INFORMATION SHOWN:

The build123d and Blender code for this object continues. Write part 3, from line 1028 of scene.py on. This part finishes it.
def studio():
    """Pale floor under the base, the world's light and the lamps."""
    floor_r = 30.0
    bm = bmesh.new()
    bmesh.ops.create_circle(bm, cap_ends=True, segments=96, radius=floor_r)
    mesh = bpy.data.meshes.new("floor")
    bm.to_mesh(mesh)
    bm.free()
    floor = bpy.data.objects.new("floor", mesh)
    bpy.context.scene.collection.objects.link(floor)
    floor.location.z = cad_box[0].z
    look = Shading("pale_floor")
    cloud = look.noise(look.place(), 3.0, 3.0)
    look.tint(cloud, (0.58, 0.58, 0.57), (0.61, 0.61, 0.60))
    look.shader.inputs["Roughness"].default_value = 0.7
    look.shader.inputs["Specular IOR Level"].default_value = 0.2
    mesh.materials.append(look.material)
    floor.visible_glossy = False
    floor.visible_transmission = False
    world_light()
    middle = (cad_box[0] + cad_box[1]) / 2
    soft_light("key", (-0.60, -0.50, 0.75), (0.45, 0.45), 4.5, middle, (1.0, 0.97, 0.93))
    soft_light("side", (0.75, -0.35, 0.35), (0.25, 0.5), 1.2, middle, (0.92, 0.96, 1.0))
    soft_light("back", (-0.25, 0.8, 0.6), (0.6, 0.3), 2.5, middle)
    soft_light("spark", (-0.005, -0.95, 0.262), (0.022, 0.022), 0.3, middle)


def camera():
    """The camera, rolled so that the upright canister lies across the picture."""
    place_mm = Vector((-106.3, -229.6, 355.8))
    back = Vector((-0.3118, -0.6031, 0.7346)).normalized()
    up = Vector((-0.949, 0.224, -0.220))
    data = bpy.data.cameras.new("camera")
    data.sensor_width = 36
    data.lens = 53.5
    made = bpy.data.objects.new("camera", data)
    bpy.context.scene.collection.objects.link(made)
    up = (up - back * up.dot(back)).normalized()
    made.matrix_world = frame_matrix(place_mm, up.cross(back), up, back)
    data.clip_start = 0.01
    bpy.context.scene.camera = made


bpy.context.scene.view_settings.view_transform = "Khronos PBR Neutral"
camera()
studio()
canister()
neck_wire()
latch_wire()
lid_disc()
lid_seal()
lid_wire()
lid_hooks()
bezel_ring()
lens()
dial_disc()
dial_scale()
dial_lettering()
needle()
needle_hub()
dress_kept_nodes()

STATED TASK:
Output the listing above exactly as it appears.

RESPONSE:
The build123d and Blender code for this object continues. Write part 3, from line 1028 of scene.py on. This part finishes it.
def studio():
    """Pale floor under the base, the world's light and the lamps."""
    floor_r = 30.0
    bm = bmesh.new()
    bmesh.ops.create_circle(bm, cap_ends=True, segments=96, radius=floor_r)
    mesh = bpy.data.meshes.new("floor")
    bm.to_mesh(mesh)
    bm.free()
    floor = bpy.data.objects.new("floor", mesh)
    bpy.context.scene.collection.objects.link(floor)
    floor.location.z = cad_box[0].z
    look = Shading("pale_floor")
    cloud = look.noise(look.place(), 3.0, 3.0)
    look.tint(cloud, (0.58, 0.58, 0.57), (0.61, 0.61, 0.60))
    look.shader.inputs["Roughness"].default_value = 0.7
    look.shader.inputs["Specular IOR Level"].default_value = 0.2
    mesh.materials.append(look.material)
    floor.visible_glossy = False
    floor.visible_transmission = False
    world_light()
    middle = (cad_box[0] + cad_box[1]) / 2
    soft_light("key", (-0.60, -0.50, 0.75), (0.45, 0.45), 4.5, middle, (1.0, 0.97, 0.93))
    soft_light("side", (0.75, -0.35, 0.35), (0.25, 0.5), 1.2, middle, (0.92, 0.96, 1.0))
    soft_light("back", (-0.25, 0.8, 0.6), (0.6, 0.3), 2.5, middle)
    soft_light("spark", (-0.005, -0.95, 0.262), (0.022, 0.022), 0.3, middle)


def camera():
    """The camera, rolled so that the upright canister lies across the picture."""
    place_mm = Vector((-106.3, -229.6, 355.8))
    back = Vector((-0.3118, -0.6031, 0.7346)).normalized()
    up = Vector((-0.949, 0.224, -0.220))
    data = bpy.data.cameras.new("camera")
    data.sensor_width = 36
    data.lens = 53.5
    made = bpy.data.objects.new("camera", data)
    bpy.context.scene.collection.objects.link(made)
    up = (up - back * up.dot(back)).normalized()
    made.matrix_world = frame_matrix(place_mm, up.cross(back), up, back)
    data.clip_start = 0.01
    bpy.context.scene.camera = made


bpy.context.scene.view_settings.view_transform = "Khronos PBR Neutral"
camera()
studio()
canister()
neck_wire()
latch_wire()
lid_disc()
lid_seal()
lid_wire()
lid_hooks()
bezel_ring()
lens()
dial_disc()
dial_scale()
dial_lettering()
needle()
needle_hub()
dress_kept_nodes()